Upon beginning Leibniz’s Monadology we are presented with a theoretical framework that seeks to define the smallest and most essential unit of being, the monad, what he calls “the true atoms of nature, and in a word, the elements of things”. These units or “monads” (from Greek “monos” for alone, shifting to Latin’s “monad” meaning unit) are by nature indivisible as the most simple and basic element, but that is not to say that they have a direct correlation to our modern scientific understanding of the smallest most indivisible units of matter (once thought to be atoms, now thought to be quarks) as this theory was only proved scientifically much later than the 16th century. Instead, a monad is a theoretically indivisible or simple (Greek for indivisible) substance that can’t be created as we understand it, but must exist or not exist, their creation and annihilation predicated on the power of a Universal being or God.

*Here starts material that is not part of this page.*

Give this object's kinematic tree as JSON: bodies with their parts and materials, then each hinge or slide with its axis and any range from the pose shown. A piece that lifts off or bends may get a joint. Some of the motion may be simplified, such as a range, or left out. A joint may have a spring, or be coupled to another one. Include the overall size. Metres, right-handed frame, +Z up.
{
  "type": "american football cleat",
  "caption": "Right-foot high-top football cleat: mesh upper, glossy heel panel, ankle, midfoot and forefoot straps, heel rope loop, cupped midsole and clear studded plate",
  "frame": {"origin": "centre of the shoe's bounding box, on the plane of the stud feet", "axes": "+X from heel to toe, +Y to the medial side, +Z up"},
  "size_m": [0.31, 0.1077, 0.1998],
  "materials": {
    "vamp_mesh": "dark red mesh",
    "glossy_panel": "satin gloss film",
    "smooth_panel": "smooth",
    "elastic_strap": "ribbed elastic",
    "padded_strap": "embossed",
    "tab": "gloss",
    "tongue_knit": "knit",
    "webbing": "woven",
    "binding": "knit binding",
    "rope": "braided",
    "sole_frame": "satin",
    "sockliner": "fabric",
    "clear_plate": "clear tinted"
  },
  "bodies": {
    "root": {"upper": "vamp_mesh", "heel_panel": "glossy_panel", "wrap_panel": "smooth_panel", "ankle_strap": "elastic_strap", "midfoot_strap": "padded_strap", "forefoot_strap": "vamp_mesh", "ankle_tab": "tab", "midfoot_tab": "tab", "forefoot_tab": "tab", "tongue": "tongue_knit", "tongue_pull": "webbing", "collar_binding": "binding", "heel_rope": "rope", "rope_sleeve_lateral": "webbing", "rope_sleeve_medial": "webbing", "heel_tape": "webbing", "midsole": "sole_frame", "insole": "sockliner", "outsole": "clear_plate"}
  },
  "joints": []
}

In other words, the monad is really the quintessential building block of reality (rather than just matter) and as such, cannot be changed by an external cause, which is what he means when he says that they have no windows through which something can enter into or depart from them. If they are indeed the smallest unit of reality, then for something to enter into them, they would become composite, and for something to exit out of them, they already must have composite. However, Leibniz “takes for granted” that all created things, since monads cannot have arisen from nothing if everything in reality is the fabric of God (“creatio ex deo”), can change and therefore monads must be able to change as well. But in order to be both changeable and indivisible, they must change in totality, or rather the “detail” or “internal complexity” of them must change totally, which gives rise to qualitative differences between monads since as an indivisible unit they can’t have a quantitative difference.

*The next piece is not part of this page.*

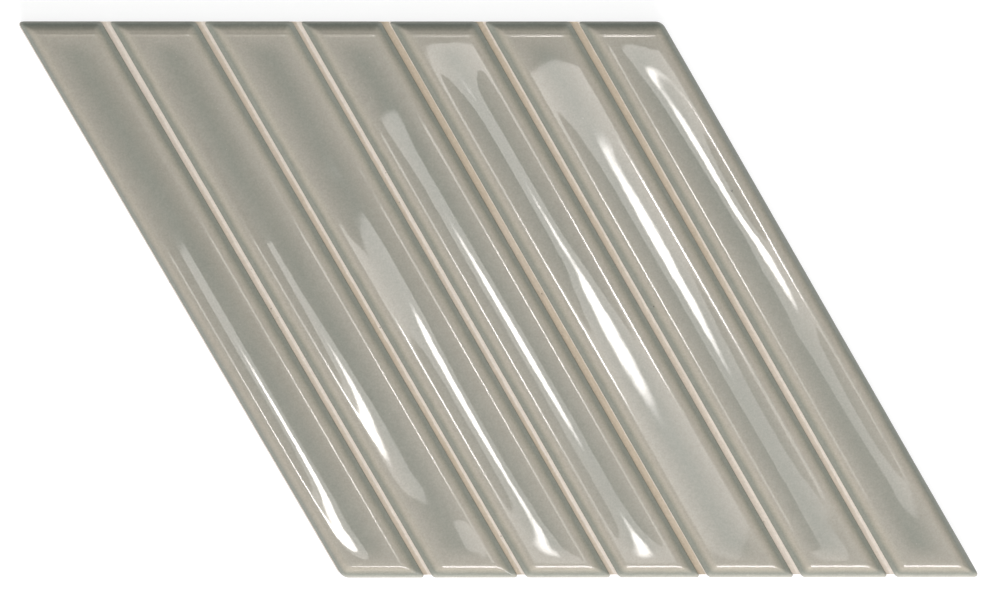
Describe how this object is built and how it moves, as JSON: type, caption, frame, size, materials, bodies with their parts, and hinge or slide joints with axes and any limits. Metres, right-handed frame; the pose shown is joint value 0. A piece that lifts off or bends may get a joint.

In order to explain this supposed duality of non-complexity yet detail, Leibniz posits that there is a quantitative difference in perfection between the monads (only understood as such by God), which leads to a hierarchy, first entelechies, second souls or entelechies with perception and memory, and third rational souls or spirits. Therefore, using this distinction it is both possible for an ensouled person to both be made up of monads, entelechies, but to also have a dominant monad, the spirit, which organises the others in what Leibniz explains as the perfect will of God. For only God can perceive all monads (being one him/herself but the only necessary one) and can take on any and all perspectives, knowing both the potentiality and actuality of things. Monads can be thought of as the “thoughts of god” whether actualized or not, and that life itself is a privileged ascension of some monads into a state of actualization – perhaps getting back at Aristotle’s idea of the soul as a second actuality, being both potential and actual at the same time – for when we sleep, that dominant monad rests as well all though the others persevere.
A Meditation on Monads & AI
This is interesting to me in terms of artificial intelligence given the following line of reason. First let’s assume that AI can at least have a second-tier monad, a soul since that only requires perception and memory (such as an animal) which can be created with the tech we have today. This means we can, therefore, say that AI, like humans, is both made up of entelechies and a dominant (if artificial) soul-like monad that dominates and organises the others – and that this arrangement is willed by God once it is actualized since everything actualized is part of a master unknowable plan.
However, if all monads are created by God, and consciousness is a special 3rd-tier “rational” monad or ‘spirit’ that organizes its own entelechies present in embodiment, allowing for rational perception of the outside world and a sense of that perception, then what is to say that what makes us human, the spirit, the special monad, could not exist outside of our meat-bodies in another form? Arguably Leibniz says that spirits are eternal in their potentiality so they must be able to exist apart from this arrangement. So if what makes us “us” is the dominant monad of our spirit, the rational thinking, privileged class of monad that is thought only to exist in humans, then how can we say this monad could not be present in a different type of power arrangement with different entelechies – like mechanical or electronic ones? Furthermore, if we take Leibniz’s proposition that every individual entelechy is unique by definition and we are made up of assemblages of these entelechies with our spirit also being a unique entelechy (although of a higher class), how can we say with certainty that a “spirit” could not enter into a different arrangement of dominance with other equally unique monads, those of wires, electricity, of steel and solder? If every monad is unique, why are the ones that make up meat-bodies given special preference over those that make-up non-meat bodies? What exactly is “artificial” in a system of infinitely unique reality units?
For if we are made up of infinitely unique parts, and every object is made up of infinitely unique parts, could God not actualize a potential ‘spirit’ in other arrangements of unique parts? In other ‘bodies’? And more importantly, if he/she did do this, who are we to say that the ‘enspiriting’ of this non-meat body is artificial and its consciousness an artificial subjectivity any more than we can say the the ‘enspiriting’ of our meat-bodies is artificial and our own consciousness an artificial subjectivity as well? Who is to say that the potential consciousness AI could have is a less perfect consciousness? For where God’s perception is infinite, ours is limited, and who are we to question the “enspiriting” of another infinitely unique arrangement of monads by God, versus just “ensouling”? What if, in fact, it is simply one of the myriad potential spirits that could potentially have been born to flesh? Given what Thomas Metzinger posited, that there is a reliable probability that any AI that ‘woke up’ would not be very happy about it, perhaps this despair stems from the actualization of a potential spirit in a non-human body. And if spirits are infinite, no matter the form, what if that ‘artificial subjectivity’ is our own spirit reborn? Perhaps what is most terrifying about AI is not the idea of an ‘alien’ intelligence or ‘spirit’ that could come to embody it, but that God willed these equally unique machine bodies to become our own equally unique material prisons, our own fate. Maybe the scariest thing about AI is that we are the true ghost in the machine.